#### OBJECTIVE
Your task is to reproduce word for word the lines running from the line containing "Recreate this object" to the line containing "flare_ring_h = 6.0", inclusive. Nothing else belongs in the answer.

#### INPUT

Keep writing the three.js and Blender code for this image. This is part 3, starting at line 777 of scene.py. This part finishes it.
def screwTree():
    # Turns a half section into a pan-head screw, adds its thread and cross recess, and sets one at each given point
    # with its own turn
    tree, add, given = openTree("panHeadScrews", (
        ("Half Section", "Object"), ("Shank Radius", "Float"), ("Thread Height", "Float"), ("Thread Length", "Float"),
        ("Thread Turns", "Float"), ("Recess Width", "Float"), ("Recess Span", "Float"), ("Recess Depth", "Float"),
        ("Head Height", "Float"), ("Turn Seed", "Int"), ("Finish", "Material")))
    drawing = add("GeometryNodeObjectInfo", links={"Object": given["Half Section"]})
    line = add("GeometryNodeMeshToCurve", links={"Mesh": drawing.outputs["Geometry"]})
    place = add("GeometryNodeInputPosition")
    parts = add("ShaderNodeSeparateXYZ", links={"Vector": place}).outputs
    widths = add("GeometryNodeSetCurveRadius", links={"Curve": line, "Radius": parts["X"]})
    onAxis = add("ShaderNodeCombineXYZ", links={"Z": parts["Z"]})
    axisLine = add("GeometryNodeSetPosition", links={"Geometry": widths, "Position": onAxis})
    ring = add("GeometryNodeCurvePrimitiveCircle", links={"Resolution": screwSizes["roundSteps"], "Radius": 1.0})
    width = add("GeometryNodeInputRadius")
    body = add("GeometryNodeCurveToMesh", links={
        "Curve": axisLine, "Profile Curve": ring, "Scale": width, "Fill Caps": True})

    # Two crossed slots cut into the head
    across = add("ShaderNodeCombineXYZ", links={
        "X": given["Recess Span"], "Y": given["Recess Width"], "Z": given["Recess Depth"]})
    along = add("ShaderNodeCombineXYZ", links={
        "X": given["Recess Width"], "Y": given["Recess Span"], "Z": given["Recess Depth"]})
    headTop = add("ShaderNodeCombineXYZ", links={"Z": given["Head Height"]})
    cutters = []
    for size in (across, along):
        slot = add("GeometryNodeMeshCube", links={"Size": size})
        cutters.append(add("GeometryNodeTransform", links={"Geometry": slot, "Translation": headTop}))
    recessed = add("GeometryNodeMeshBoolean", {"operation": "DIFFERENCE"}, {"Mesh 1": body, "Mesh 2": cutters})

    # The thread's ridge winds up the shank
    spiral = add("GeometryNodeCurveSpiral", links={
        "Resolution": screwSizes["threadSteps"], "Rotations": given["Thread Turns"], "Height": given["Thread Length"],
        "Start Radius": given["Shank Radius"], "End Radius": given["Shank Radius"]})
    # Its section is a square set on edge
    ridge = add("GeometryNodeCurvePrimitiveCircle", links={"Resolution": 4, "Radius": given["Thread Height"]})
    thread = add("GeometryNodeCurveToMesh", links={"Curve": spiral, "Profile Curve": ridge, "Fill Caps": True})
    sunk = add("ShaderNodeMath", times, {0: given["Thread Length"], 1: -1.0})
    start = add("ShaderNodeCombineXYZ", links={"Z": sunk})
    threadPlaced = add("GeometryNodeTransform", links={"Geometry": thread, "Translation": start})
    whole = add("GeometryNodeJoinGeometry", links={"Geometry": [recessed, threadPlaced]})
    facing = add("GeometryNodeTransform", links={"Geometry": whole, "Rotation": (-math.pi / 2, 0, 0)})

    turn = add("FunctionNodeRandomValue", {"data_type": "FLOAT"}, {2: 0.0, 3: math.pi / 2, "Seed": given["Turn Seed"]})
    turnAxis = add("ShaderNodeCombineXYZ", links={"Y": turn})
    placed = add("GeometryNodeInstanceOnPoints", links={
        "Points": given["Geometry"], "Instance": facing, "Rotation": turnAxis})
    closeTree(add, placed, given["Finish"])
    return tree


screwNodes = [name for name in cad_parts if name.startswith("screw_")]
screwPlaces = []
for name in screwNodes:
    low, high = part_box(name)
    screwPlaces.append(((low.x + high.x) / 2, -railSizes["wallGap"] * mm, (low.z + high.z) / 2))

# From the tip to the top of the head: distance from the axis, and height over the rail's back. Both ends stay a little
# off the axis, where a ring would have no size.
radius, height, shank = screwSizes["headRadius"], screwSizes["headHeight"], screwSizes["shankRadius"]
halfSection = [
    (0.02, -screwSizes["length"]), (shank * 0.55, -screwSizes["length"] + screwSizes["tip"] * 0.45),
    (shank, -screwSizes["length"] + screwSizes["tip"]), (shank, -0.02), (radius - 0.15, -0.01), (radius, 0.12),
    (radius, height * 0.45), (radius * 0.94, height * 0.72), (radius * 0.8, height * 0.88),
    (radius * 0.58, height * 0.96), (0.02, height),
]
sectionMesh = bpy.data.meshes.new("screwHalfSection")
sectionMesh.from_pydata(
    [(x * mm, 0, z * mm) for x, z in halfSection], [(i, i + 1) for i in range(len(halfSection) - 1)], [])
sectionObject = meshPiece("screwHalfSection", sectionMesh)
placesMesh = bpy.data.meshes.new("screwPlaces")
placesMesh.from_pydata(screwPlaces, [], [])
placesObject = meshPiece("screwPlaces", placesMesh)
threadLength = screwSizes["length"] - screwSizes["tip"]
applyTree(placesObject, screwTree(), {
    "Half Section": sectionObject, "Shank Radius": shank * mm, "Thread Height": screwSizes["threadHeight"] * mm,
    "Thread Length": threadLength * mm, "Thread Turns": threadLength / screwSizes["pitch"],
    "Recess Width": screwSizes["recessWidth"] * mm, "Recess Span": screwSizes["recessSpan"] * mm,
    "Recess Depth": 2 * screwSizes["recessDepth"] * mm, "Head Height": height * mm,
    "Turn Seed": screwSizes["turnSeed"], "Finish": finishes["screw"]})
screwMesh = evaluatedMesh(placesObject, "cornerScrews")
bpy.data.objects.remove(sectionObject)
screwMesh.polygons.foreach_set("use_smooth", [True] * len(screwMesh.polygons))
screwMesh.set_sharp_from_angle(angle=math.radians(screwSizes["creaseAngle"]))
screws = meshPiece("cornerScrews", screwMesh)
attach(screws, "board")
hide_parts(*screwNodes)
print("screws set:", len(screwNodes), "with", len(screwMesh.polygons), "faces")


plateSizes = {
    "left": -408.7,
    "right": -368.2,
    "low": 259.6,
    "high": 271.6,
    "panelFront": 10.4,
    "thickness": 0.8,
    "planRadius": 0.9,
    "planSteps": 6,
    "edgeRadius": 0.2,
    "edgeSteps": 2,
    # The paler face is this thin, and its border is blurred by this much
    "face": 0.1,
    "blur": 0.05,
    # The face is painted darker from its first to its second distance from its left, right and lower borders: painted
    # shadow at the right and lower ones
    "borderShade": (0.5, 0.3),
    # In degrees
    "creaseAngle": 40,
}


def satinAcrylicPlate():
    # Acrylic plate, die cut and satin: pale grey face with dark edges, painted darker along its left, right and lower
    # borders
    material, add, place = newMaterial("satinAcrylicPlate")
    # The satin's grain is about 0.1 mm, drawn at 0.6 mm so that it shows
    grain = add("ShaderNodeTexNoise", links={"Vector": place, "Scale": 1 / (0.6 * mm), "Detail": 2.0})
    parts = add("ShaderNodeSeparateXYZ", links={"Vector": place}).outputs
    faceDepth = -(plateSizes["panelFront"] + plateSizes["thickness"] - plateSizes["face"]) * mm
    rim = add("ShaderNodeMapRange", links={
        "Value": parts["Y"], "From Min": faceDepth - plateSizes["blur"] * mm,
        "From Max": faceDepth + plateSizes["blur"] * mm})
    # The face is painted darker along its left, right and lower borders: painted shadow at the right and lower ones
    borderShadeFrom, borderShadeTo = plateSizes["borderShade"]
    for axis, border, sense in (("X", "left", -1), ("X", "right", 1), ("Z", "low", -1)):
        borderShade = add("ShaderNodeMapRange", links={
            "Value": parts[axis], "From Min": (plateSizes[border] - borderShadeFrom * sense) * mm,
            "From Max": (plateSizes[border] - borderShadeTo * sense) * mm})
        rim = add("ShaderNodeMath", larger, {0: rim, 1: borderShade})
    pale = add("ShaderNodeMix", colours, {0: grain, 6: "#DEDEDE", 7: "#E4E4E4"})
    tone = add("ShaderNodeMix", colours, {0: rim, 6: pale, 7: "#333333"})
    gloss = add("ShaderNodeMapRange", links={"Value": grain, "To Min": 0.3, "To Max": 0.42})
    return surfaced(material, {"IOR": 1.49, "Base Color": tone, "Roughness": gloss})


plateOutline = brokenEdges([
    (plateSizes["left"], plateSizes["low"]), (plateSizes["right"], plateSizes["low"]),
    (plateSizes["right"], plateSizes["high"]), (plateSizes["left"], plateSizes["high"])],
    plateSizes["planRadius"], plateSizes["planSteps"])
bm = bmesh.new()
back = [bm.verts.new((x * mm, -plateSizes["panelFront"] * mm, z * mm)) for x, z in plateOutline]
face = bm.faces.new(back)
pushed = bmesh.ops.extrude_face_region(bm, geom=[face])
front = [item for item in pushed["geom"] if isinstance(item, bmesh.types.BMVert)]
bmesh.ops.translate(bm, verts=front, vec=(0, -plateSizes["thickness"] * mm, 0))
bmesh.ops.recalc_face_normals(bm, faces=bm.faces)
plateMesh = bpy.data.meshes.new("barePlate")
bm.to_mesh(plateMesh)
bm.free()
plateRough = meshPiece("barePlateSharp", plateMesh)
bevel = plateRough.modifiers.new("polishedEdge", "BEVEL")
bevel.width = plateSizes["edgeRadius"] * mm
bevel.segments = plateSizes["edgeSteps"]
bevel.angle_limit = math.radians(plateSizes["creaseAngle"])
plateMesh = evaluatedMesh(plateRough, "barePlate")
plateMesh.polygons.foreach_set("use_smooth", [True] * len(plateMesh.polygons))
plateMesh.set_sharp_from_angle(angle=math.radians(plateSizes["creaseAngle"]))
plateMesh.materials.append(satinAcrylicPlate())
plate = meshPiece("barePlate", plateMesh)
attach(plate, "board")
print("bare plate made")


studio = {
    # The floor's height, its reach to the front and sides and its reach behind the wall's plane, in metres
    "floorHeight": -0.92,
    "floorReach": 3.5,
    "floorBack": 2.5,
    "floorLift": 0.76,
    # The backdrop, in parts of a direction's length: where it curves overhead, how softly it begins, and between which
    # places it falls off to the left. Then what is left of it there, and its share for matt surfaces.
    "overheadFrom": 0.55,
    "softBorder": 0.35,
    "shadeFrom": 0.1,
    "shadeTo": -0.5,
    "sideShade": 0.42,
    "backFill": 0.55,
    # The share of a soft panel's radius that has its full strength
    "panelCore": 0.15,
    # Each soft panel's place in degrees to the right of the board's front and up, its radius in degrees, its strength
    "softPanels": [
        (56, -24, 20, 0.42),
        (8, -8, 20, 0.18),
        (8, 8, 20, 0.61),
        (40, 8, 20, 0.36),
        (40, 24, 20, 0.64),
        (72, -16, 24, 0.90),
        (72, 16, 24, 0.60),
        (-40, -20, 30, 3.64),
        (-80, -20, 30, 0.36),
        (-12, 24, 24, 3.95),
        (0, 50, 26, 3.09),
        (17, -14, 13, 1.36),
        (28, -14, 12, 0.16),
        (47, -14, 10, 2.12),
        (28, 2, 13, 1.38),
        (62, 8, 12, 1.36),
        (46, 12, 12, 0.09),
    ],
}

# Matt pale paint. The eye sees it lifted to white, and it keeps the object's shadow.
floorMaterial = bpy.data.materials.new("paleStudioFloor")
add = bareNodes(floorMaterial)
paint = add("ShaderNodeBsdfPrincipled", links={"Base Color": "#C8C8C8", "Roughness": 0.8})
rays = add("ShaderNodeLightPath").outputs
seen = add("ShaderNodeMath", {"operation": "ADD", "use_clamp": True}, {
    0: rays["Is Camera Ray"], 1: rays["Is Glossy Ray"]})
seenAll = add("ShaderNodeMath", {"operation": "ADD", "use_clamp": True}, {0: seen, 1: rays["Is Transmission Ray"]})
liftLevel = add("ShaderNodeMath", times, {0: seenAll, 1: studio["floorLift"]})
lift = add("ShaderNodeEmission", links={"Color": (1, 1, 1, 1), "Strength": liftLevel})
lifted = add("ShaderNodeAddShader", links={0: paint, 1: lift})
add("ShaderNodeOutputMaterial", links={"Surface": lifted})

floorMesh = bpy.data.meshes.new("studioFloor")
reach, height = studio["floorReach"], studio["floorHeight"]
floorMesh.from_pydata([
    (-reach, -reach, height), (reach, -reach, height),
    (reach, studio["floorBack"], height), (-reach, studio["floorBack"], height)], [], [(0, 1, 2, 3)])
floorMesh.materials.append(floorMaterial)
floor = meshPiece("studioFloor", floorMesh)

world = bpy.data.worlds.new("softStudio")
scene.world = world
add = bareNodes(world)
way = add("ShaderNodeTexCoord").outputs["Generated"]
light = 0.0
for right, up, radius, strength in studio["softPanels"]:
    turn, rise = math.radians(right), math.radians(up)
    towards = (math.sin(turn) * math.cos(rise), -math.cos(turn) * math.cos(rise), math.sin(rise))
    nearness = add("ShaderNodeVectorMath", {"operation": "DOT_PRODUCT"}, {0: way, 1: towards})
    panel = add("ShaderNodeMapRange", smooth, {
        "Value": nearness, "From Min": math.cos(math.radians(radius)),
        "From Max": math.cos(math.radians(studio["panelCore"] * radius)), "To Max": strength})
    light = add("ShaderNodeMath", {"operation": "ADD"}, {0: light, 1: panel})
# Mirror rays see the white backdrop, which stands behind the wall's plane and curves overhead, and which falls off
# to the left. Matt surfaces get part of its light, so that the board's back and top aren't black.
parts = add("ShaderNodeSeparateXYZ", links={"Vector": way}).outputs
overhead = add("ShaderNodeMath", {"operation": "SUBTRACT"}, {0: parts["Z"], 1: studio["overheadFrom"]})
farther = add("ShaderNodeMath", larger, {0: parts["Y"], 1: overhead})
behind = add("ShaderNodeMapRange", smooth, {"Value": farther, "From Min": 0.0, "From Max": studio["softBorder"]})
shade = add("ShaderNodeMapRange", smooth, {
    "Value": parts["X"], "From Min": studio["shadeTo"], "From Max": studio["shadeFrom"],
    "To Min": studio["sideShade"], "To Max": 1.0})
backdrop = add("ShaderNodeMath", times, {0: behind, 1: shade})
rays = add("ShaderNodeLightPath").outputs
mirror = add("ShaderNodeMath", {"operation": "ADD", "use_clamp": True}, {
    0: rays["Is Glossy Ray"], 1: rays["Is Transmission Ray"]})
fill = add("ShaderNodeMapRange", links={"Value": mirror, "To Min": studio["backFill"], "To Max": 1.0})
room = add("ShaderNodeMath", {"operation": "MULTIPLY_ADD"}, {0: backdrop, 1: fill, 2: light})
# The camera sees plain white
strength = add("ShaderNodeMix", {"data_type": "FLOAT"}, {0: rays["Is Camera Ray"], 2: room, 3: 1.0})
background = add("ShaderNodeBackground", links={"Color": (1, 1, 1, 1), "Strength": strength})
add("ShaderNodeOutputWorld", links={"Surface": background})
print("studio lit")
--
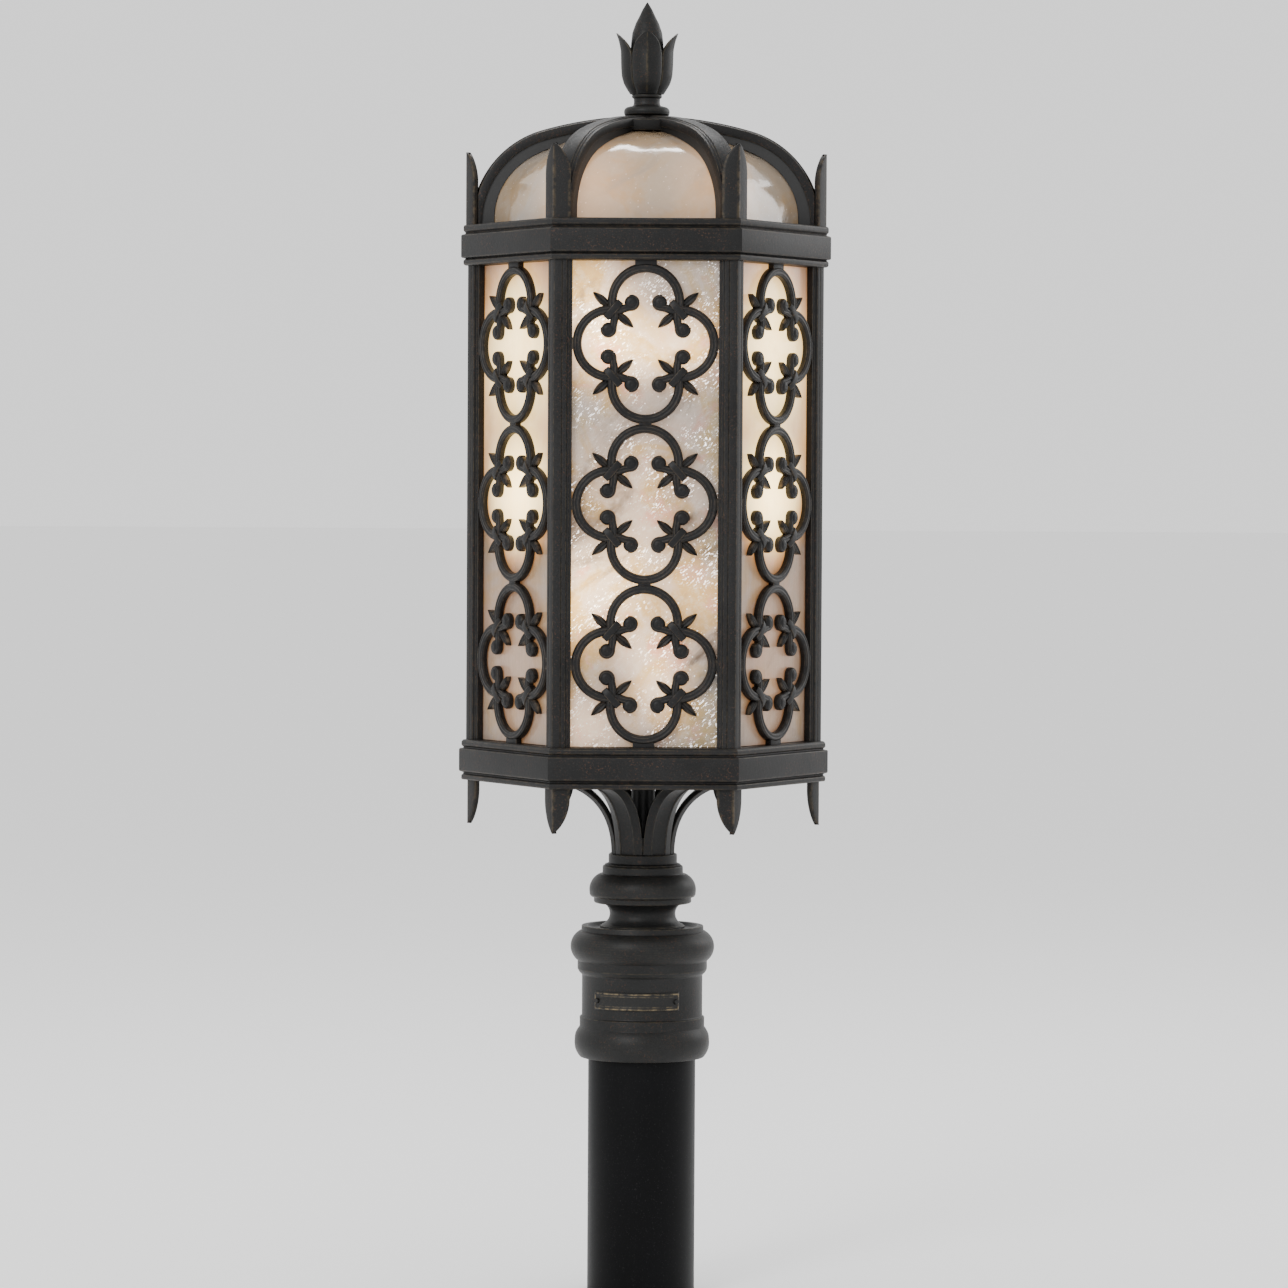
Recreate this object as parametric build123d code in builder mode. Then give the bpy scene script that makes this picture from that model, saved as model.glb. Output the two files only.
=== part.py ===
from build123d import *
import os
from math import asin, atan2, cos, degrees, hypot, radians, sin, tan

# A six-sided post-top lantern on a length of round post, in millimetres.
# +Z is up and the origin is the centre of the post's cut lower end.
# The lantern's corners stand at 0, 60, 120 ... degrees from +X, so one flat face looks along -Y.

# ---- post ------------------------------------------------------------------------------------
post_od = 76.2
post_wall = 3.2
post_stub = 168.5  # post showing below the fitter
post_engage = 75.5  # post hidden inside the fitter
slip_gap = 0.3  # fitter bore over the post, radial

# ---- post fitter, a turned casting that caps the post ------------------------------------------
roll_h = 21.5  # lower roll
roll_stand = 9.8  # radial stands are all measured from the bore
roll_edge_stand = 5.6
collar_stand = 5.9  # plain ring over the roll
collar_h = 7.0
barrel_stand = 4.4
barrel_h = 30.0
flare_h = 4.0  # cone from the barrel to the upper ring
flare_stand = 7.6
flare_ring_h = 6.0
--
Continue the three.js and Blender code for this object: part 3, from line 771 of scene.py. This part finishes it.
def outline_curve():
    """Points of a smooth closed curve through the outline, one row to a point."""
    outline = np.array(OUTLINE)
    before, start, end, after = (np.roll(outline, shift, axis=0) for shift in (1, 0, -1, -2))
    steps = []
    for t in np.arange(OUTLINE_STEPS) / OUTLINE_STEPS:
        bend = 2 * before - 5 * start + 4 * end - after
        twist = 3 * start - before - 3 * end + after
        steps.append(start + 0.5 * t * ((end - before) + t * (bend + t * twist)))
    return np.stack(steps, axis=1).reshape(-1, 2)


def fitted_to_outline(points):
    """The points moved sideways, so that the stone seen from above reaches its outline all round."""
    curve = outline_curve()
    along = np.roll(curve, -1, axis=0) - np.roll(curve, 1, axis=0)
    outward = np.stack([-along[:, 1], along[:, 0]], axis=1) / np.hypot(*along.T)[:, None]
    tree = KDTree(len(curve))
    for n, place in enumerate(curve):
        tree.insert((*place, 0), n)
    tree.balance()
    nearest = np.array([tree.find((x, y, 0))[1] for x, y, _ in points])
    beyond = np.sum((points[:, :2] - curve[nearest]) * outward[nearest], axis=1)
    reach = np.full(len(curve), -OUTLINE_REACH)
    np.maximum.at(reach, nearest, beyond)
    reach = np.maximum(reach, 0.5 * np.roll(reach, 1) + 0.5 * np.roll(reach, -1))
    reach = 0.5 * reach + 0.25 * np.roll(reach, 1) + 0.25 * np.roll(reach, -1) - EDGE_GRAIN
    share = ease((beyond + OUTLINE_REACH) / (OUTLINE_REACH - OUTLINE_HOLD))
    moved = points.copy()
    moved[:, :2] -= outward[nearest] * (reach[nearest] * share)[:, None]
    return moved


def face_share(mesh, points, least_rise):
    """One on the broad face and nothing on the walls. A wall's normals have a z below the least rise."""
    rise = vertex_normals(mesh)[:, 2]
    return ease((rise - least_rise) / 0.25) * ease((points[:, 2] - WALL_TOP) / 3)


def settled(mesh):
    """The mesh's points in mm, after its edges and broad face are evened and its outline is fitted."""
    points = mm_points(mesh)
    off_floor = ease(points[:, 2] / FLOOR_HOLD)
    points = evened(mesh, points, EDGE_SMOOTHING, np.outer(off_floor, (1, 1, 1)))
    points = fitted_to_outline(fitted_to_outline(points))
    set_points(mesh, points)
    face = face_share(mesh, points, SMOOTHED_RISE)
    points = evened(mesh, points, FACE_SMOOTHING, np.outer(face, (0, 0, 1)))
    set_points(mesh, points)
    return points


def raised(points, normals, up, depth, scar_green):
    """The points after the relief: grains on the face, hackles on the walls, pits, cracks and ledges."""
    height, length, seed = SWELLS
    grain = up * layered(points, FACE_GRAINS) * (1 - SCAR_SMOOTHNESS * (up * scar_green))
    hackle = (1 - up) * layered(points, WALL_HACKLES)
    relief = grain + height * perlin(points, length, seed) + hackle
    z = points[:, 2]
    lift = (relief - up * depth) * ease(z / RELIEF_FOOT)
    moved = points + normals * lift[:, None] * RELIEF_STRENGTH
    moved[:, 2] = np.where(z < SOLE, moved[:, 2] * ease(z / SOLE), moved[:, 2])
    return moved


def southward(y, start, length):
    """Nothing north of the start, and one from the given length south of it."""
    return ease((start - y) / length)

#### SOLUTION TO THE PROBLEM
Recreate this object as parametric build123d code in builder mode. Then give the bpy scene script that makes this picture from that model, saved as model.glb. Output the two files only.
=== part.py ===
from build123d import *
import os
from math import asin, atan2, cos, degrees, hypot, radians, sin, tan

# A six-sided post-top lantern on a length of round post, in millimetres.
# +Z is up and the origin is the centre of the post's cut lower end.
# The lantern's corners stand at 0, 60, 120 ... degrees from +X, so one flat face looks along -Y.

# ---- post ------------------------------------------------------------------------------------
post_od = 76.2
post_wall = 3.2
post_stub = 168.5  # post showing below the fitter
post_engage = 75.5  # post hidden inside the fitter
slip_gap = 0.3  # fitter bore over the post, radial

# ---- post fitter, a turned casting that caps the post ------------------------------------------
roll_h = 21.5  # lower roll
roll_stand = 9.8  # radial stands are all measured from the bore
roll_edge_stand = 5.6
collar_stand = 5.9  # plain ring over the roll
collar_h = 7.0
barrel_stand = 4.4
barrel_h = 30.0
flare_h = 4.0  # cone from the barrel to the upper ring
flare_stand = 7.6
flare_ring_h = 6.0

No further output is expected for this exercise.